Collection entries:
____

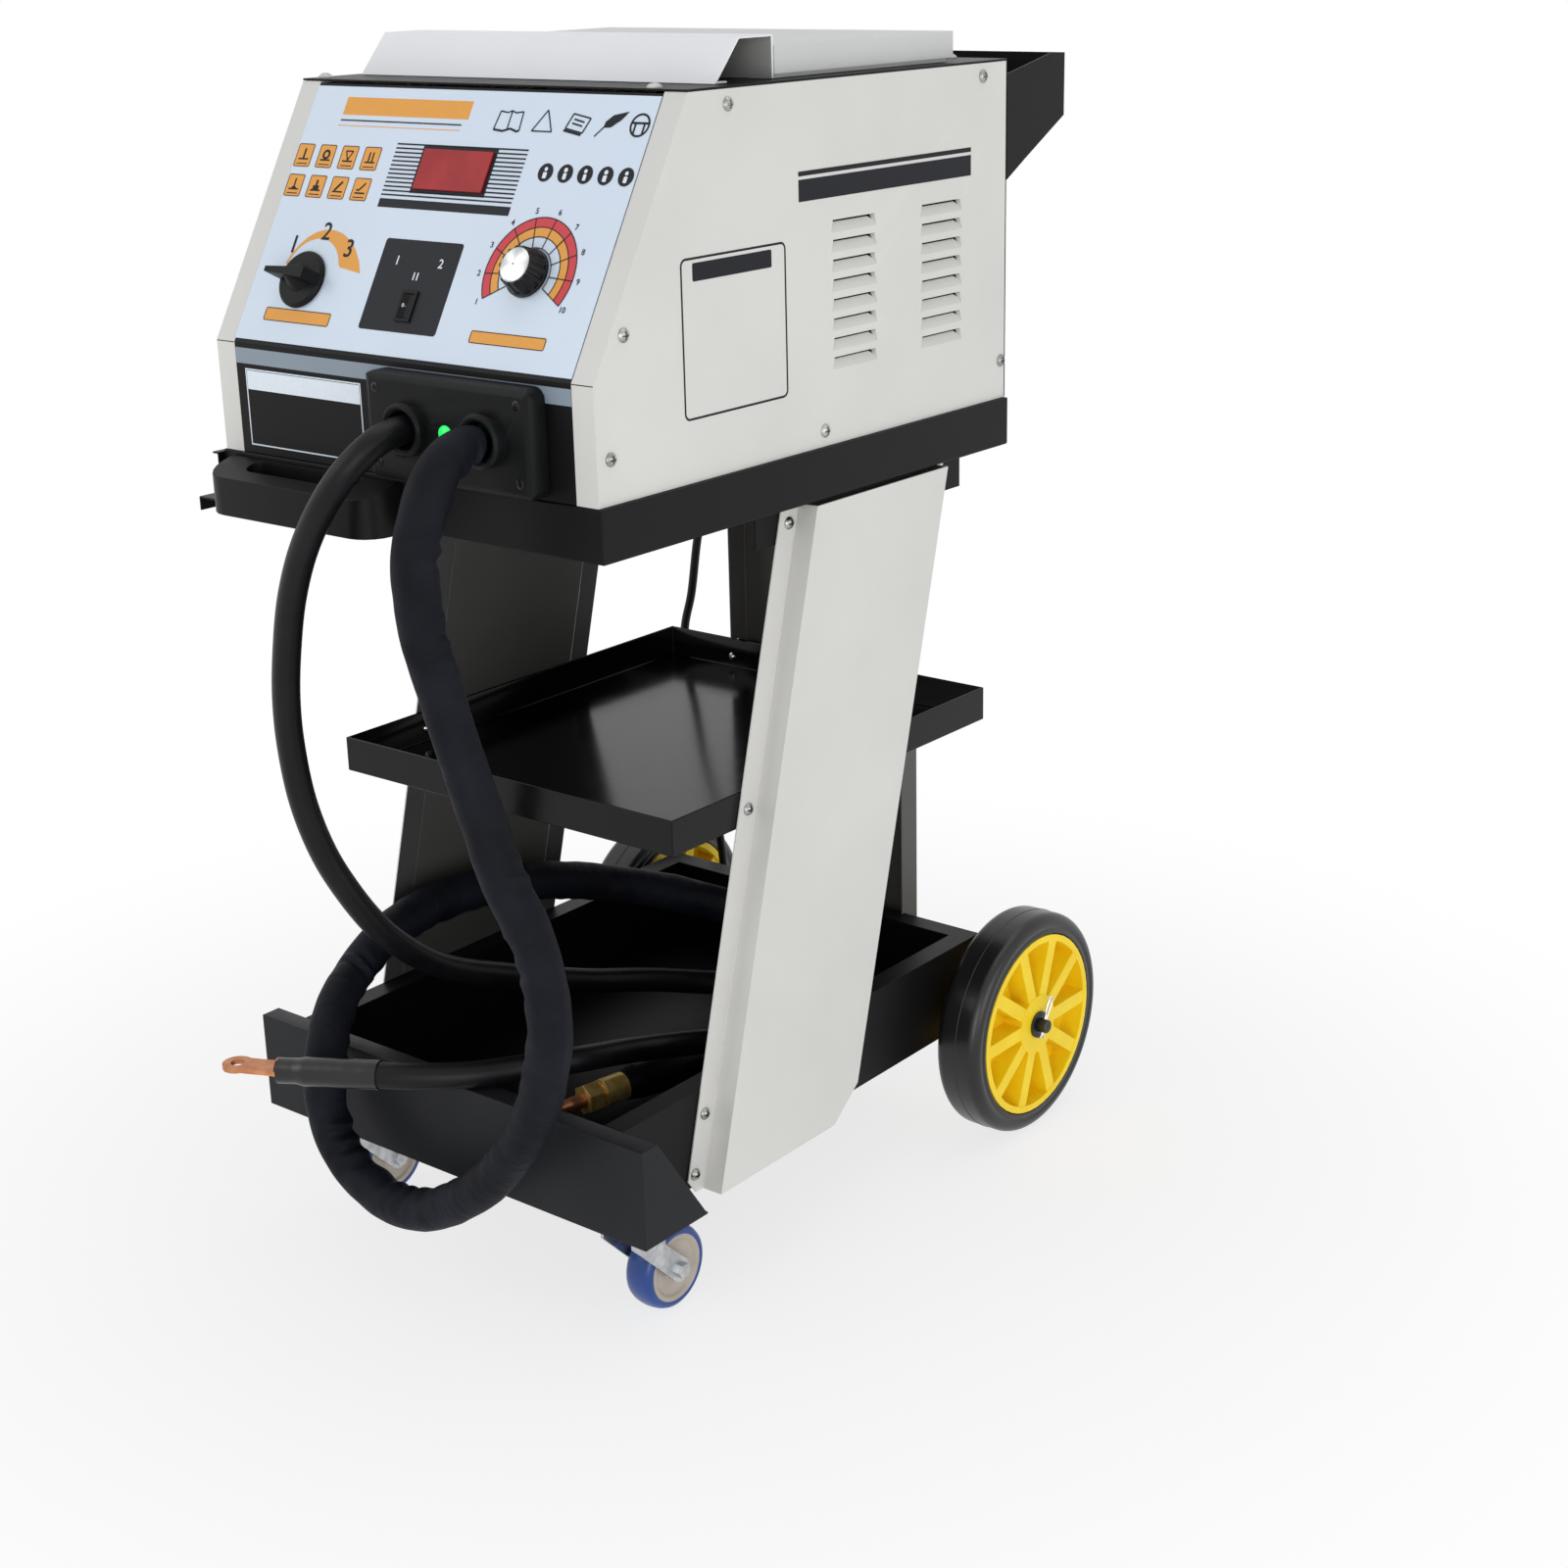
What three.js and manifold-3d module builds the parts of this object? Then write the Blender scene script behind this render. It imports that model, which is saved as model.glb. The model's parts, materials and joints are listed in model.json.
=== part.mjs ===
// Dent pulling spot welder standing on its cart. Millimetres, +Z up, front towards -Y.
import * as THREE from 'three';
import { mergeVertices } from 'three/addons/utils/BufferGeometryUtils.js';
import Module from 'manifold-3d';

const wasm = await Module();
wasm.setup();

// Driving dimensions
const GAP = 0.3;
const SHEET = 1.5;
const PLATE = 2;
const WELD = 0.5;
const CASE_WIDTH = 382.8;
const CASE_DEPTH = 493;
const CASE_HEIGHT = 266.1;
const KINK_HEIGHT = 83;
const SLANT_DEPTH = 106.6;
const TRAY_MARGIN = 3.3;
const FRAME_INSET = 19.2;
const TRAY_BOTTOM = 615.8;
const TRAY_HEIGHT = 38.4;
const TRAY_LIP = 0.8;
const SHELF_DROP = 240.3;
const SHELF_HEIGHT = 28.6;
const SHELF_FRONT = 79.9;
const SHELF_SETBACK = 4.3;
const CASTER_OVERHEAD = 27.3;
const BASE_HEIGHT = 81.3;
const BASE_SETBACK = 9.6;
const BAR_OVERHANG = 33.8;
const BAR_FRONT = -5.2;
const BAR_TOP_REAR = 12.2;
const BAR_BOTTOM_REAR = 66.4;
const WHEEL_RADIUS = 100;
const WHEEL_WIDTH = 42.4;
const WHEEL_BEHIND = 13.5;
const WHEEL_OUTSIDE = 32.8;
const RIM_RADIUS = 81.4;
const AXLE_RADIUS = 6;
const AXLE_OUTSIDE = 10.5;
const CASTER_INSET = 50.8;
const CASTER_Y = 36.3;
const CASTER_TRAIL = 34.9;
const CASTER_RADIUS = 35;
const CASTER_WIDTH = 26;
const LEG_LEAN_SHARE = 0.264;
const HANDLE_FRONT = -35.2;

// Derived places
const CASE_BOTTOM = TRAY_BOTTOM + TRAY_HEIGHT + GAP;
const CASE_TOP = CASE_BOTTOM + CASE_HEIGHT;
const KINK_Z = CASE_BOTTOM + KINK_HEIGHT;
const CASE_HALF = CASE_WIDTH / 2;
const TRAY_HALF = CASE_HALF + TRAY_MARGIN;
const FRAME_HALF = TRAY_HALF - FRAME_INSET;
const BAR_HALF = FRAME_HALF + BAR_OVERHANG;
const CASTER_X = BAR_HALF - CASTER_INSET;
const WHEEL_X = FRAME_HALF + WHEEL_OUTSIDE;
const AXLE_HALF = WHEEL_X + WHEEL_WIDTH / 2 + AXLE_OUTSIDE;
const TRAY_FRONT = -TRAY_LIP;
const TRAY_REAR = CASE_DEPTH;
const SLANT_RISE = CASE_TOP - KINK_Z;
const SLANT_LENGTH = Math.hypot(SLANT_DEPTH, SLANT_RISE);
const SLANT_ANGLE = Math.atan2(SLANT_DEPTH, SLANT_RISE);
const SHELF_BOTTOM = TRAY_BOTTOM - SHELF_DROP;
const SHELF_REAR = CASE_DEPTH - SHELF_SETBACK;
const BASE_BOTTOM = CASTER_RADIUS * 2 + CASTER_OVERHEAD;
const BASE_TOP = BASE_BOTTOM + BASE_HEIGHT;
const BASE_REAR = CASE_DEPTH - BASE_SETBACK;
const WHEEL_Y = BASE_REAR + WHEEL_BEHIND;
const TYRE_REAR = WHEEL_Y + WHEEL_RADIUS;
const MIDDLE_Y = (HANDLE_FRONT + TYRE_REAR) / 2;

// Shape tools
function solid(geometry) {
  const bare = geometry.clone();
  bare.deleteAttribute('normal');
  bare.deleteAttribute('uv');
  const merged = mergeVertices(bare);
  const vertProperties = new Float32Array(merged.getAttribute('position').array);
  const triVerts = new Uint32Array(merged.getIndex().array);
  return new wasm.Manifold(new wasm.Mesh({ numProp: 3, vertProperties, triVerts }));
}

function surface(body) {
  const mesh = body.getMesh();
  const geometry = new THREE.BufferGeometry();
  geometry.setAttribute('position', new THREE.BufferAttribute(new Float32Array(mesh.vertProperties), 3));
  geometry.setIndex(new THREE.BufferAttribute(new Uint32Array(mesh.triVerts), 1));
  geometry.computeVertexNormals();
  return geometry;
}

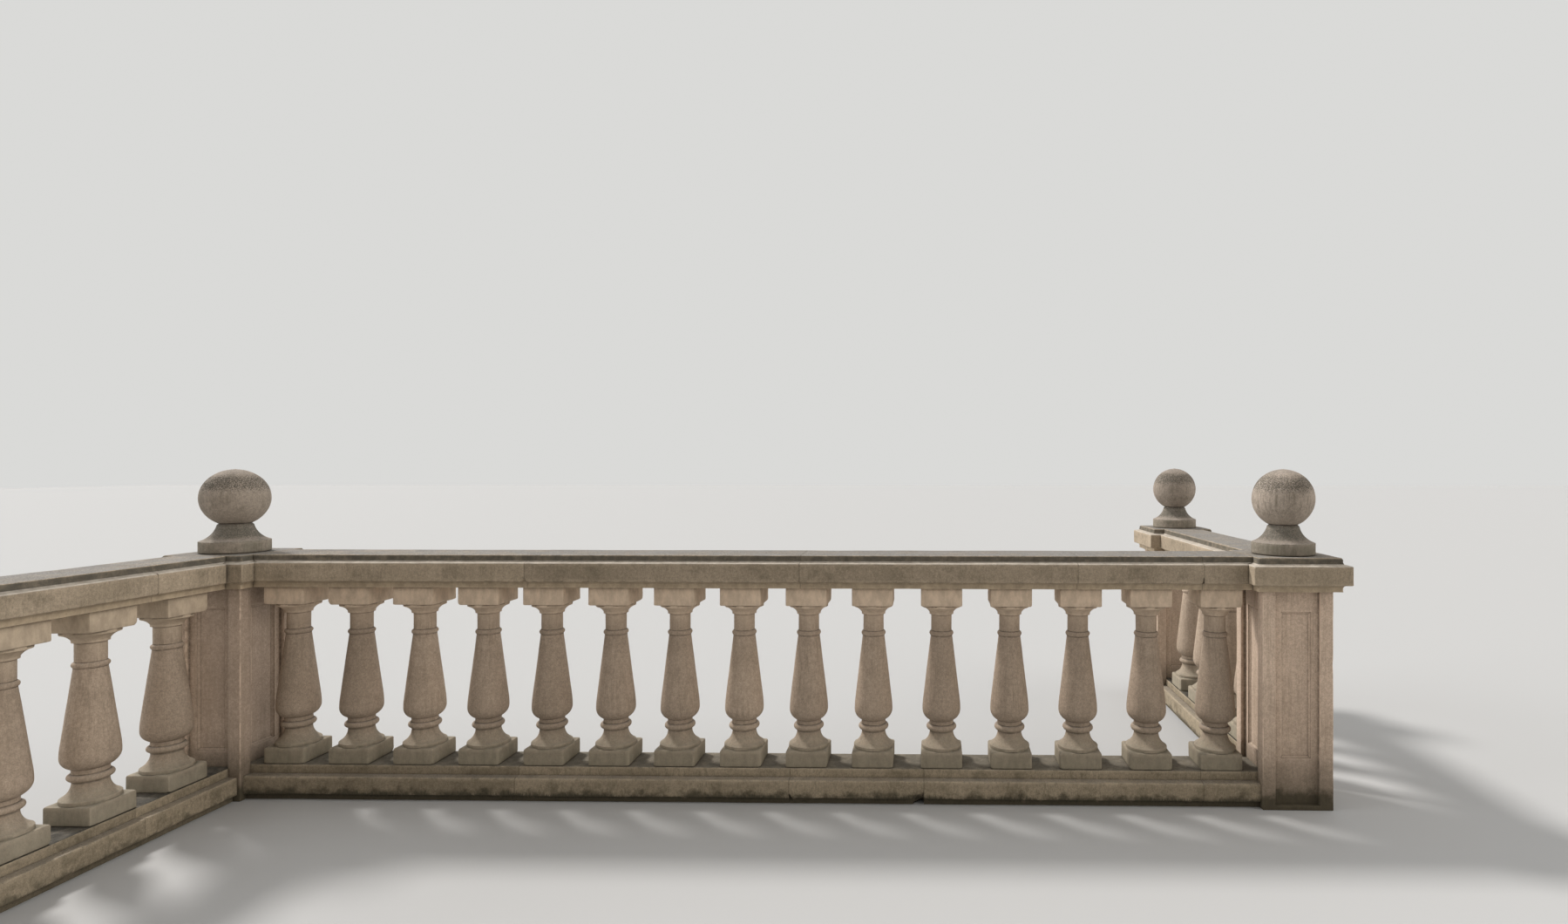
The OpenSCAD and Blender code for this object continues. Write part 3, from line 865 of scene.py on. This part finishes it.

____

Restate exactly the records above from their first line through the line that holds "wasm.setup();", please, including both and leaving out all others.

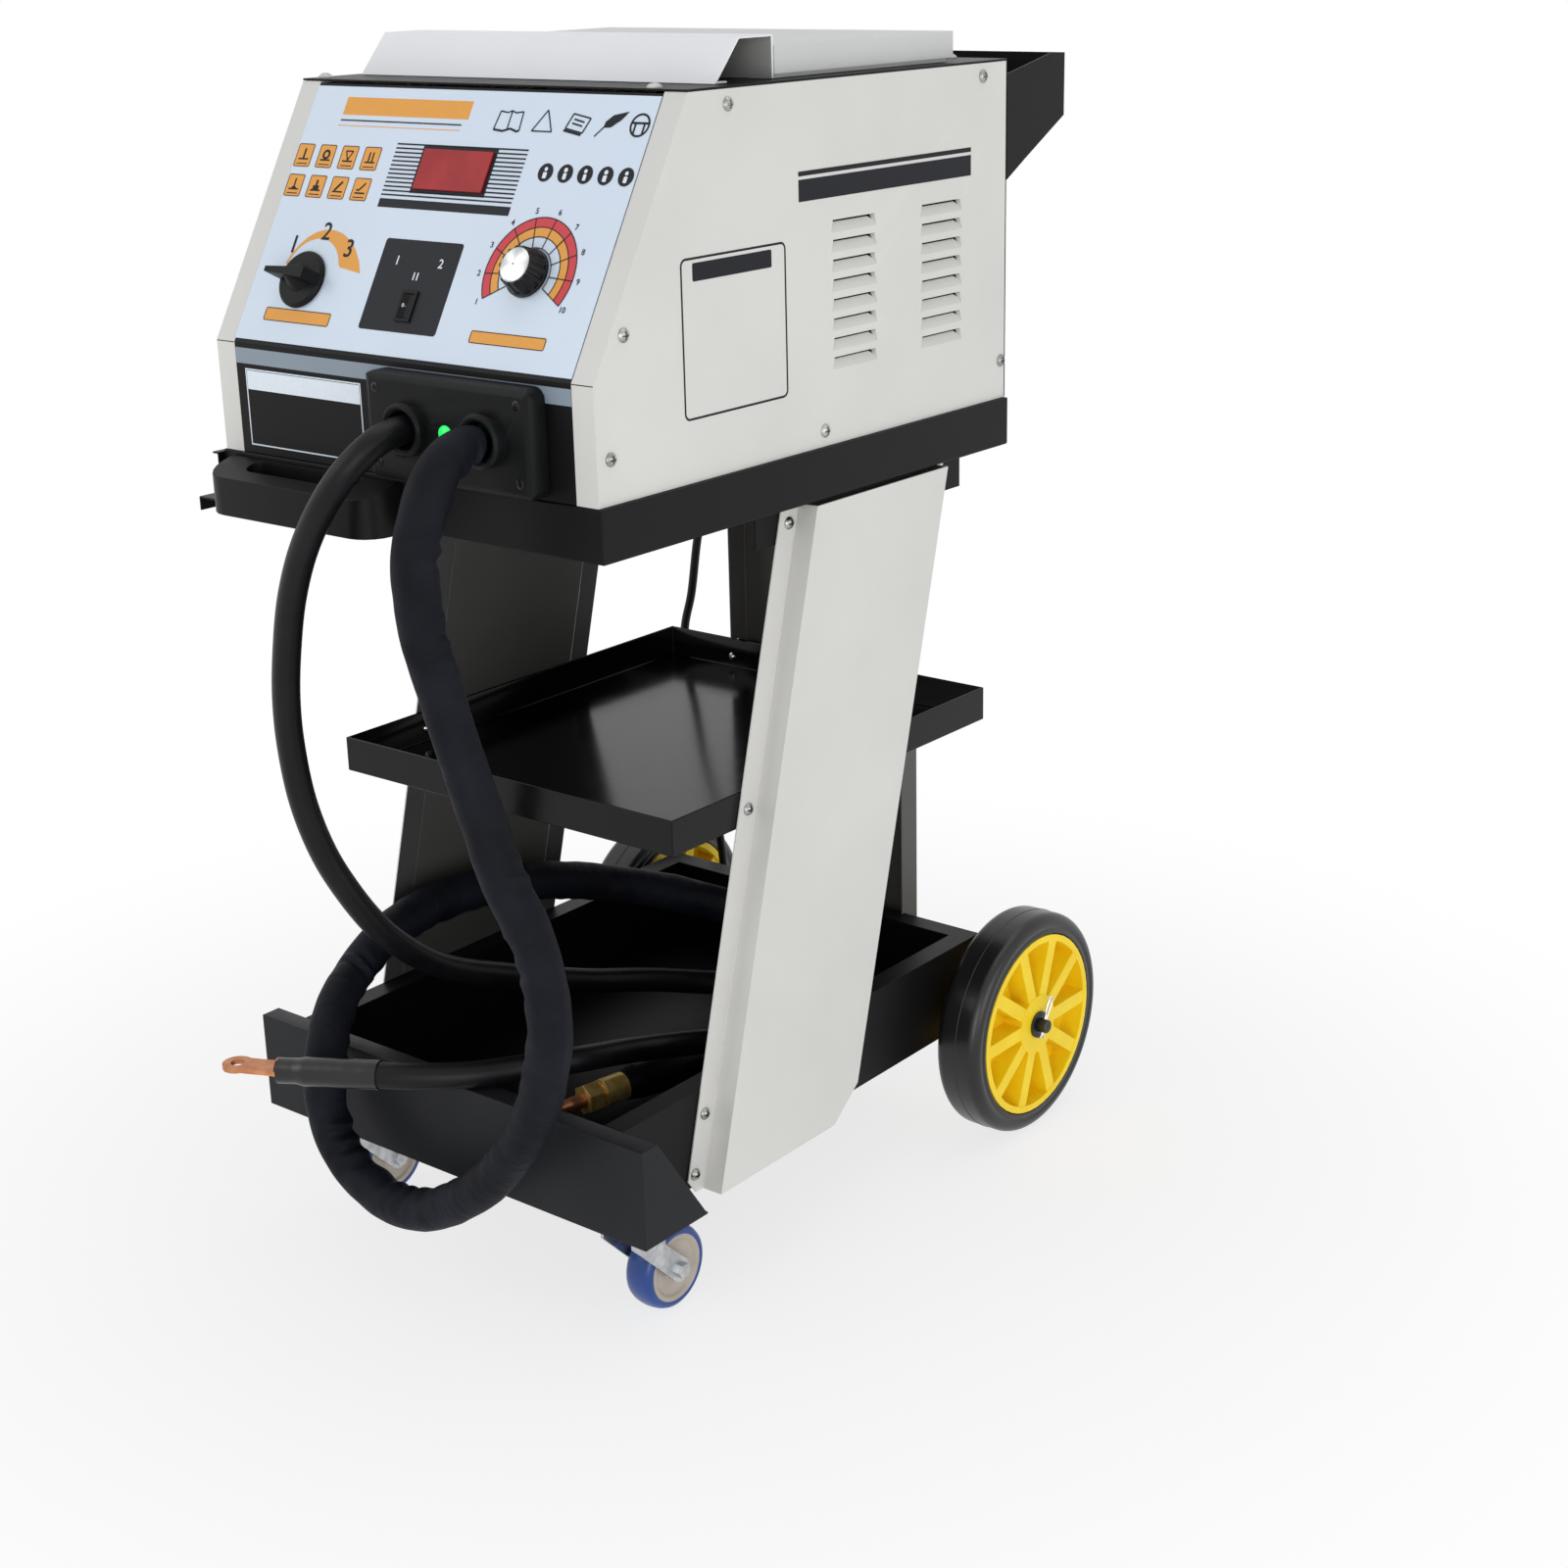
What three.js and manifold-3d module builds the parts of this object? Then write the Blender scene script behind this render. It imports that model, which is saved as model.glb. The model's parts, materials and joints are listed in model.json.
=== part.mjs ===
// Dent pulling spot welder standing on its cart. Millimetres, +Z up, front towards -Y.
import * as THREE from 'three';
import { mergeVertices } from 'three/addons/utils/BufferGeometryUtils.js';
import Module from 'manifold-3d';

const wasm = await Module();
wasm.setup();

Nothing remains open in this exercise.